## GOAL
Look below for the line containing "const poleTop = BODY[FORM_ROW].z - GAP;" and the line containing "in imported if"; repeat exactly those two lines and all lines between them, and nothing else.

* Start *

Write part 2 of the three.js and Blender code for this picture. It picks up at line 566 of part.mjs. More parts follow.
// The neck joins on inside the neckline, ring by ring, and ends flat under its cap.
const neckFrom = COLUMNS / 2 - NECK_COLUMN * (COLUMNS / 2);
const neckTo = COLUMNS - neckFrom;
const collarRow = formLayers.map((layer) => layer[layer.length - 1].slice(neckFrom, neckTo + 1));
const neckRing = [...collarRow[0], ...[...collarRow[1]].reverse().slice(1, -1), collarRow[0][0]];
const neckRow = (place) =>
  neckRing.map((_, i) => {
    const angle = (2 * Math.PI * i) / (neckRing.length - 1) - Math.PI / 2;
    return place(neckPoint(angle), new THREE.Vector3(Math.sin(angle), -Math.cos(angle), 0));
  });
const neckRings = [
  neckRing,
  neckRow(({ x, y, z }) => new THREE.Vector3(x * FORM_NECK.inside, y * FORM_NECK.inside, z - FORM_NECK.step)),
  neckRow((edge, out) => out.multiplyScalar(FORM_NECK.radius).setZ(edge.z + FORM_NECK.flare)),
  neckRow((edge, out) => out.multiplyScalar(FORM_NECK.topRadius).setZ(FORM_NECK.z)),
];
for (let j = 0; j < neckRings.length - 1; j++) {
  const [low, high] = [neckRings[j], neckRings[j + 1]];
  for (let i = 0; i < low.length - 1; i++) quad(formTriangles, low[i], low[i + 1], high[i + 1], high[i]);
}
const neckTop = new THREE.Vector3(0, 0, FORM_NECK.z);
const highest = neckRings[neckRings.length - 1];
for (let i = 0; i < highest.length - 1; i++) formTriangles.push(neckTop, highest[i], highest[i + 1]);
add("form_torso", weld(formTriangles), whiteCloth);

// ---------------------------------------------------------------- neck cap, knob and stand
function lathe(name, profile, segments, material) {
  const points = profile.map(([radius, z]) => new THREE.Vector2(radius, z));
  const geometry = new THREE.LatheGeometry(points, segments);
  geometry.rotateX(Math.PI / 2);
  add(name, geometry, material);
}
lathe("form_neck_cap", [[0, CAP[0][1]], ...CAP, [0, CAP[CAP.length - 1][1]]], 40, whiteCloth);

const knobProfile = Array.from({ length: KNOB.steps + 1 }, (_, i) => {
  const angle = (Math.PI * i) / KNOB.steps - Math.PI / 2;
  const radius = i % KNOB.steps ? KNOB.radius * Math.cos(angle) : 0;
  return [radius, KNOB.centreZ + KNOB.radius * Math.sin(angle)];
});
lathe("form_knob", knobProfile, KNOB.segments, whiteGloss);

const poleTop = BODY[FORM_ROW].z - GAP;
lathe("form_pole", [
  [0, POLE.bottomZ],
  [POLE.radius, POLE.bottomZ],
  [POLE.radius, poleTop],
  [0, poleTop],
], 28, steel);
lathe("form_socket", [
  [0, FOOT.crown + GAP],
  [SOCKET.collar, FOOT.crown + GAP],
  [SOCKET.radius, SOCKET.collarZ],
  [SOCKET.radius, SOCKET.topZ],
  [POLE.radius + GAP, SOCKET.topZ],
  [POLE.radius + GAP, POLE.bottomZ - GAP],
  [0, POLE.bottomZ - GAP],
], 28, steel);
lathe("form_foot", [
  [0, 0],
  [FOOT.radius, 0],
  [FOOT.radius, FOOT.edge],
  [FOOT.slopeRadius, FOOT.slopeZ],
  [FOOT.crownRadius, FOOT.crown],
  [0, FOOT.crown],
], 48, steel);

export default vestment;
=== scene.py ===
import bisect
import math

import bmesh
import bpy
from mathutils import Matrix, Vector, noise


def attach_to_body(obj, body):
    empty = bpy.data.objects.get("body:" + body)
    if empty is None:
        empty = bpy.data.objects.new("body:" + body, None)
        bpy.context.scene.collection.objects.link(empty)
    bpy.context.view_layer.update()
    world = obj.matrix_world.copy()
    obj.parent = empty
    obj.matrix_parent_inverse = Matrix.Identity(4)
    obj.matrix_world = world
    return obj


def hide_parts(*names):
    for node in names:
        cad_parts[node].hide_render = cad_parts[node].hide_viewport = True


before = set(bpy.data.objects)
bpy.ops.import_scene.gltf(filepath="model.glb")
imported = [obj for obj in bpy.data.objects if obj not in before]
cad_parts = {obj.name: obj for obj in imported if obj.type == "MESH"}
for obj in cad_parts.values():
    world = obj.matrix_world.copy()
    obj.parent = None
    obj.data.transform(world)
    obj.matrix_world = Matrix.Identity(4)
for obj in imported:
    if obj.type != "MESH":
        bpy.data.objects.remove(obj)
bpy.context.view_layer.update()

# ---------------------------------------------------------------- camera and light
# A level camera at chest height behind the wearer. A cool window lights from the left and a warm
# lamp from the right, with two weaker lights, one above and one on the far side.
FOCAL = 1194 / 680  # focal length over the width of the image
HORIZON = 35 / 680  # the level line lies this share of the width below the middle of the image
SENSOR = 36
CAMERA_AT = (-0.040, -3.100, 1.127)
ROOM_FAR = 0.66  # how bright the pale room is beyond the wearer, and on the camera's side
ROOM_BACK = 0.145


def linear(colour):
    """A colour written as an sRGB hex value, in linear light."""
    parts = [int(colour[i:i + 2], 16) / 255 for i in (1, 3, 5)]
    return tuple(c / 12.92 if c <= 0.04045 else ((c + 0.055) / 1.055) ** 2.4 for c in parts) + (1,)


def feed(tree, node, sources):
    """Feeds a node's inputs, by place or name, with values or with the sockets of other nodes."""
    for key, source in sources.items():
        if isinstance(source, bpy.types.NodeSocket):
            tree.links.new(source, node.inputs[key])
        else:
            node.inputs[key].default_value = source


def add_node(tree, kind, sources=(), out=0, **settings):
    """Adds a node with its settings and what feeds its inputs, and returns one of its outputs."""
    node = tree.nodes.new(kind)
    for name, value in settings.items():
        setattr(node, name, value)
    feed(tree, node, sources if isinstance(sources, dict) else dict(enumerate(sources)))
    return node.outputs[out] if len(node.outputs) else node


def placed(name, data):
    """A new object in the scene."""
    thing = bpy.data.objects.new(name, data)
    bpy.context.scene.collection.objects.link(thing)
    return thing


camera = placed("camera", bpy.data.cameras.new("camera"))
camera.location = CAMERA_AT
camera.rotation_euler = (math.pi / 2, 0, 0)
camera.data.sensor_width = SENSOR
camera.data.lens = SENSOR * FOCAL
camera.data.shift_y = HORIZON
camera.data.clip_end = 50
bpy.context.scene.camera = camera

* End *

## RESPONSE TO THE EXERCISE
const poleTop = BODY[FORM_ROW].z - GAP;
lathe("form_pole", [
  [0, POLE.bottomZ],
  [POLE.radius, POLE.bottomZ],
  [POLE.radius, poleTop],
  [0, poleTop],
], 28, steel);
lathe("form_socket", [
  [0, FOOT.crown + GAP],
  [SOCKET.collar, FOOT.crown + GAP],
  [SOCKET.radius, SOCKET.collarZ],
  [SOCKET.radius, SOCKET.topZ],
  [POLE.radius + GAP, SOCKET.topZ],
  [POLE.radius + GAP, POLE.bottomZ - GAP],
  [0, POLE.bottomZ - GAP],
], 28, steel);
lathe("form_foot", [
  [0, 0],
  [FOOT.radius, 0],
  [FOOT.radius, FOOT.edge],
  [FOOT.slopeRadius, FOOT.slopeZ],
  [FOOT.crownRadius, FOOT.crown],
  [0, FOOT.crown],
], 48, steel);

export default vestment;
=== scene.py ===
import bisect
import math

import bmesh
import bpy
from mathutils import Matrix, Vector, noise


def attach_to_body(obj, body):
    empty = bpy.data.objects.get("body:" + body)
    if empty is None:
        empty = bpy.data.objects.new("body:" + body, None)
        bpy.context.scene.collection.objects.link(empty)
    bpy.context.view_layer.update()
    world = obj.matrix_world.copy()
    obj.parent = empty
    obj.matrix_parent_inverse = Matrix.Identity(4)
    obj.matrix_world = world
    return obj


def hide_parts(*names):
    for node in names:
        cad_parts[node].hide_render = cad_parts[node].hide_viewport = True


before = set(bpy.data.objects)
bpy.ops.import_scene.gltf(filepath="model.glb")
imported = [obj for obj in bpy.data.objects if obj not in before]
cad_parts = {obj.name: obj for obj in imported if obj.type == "MESH"}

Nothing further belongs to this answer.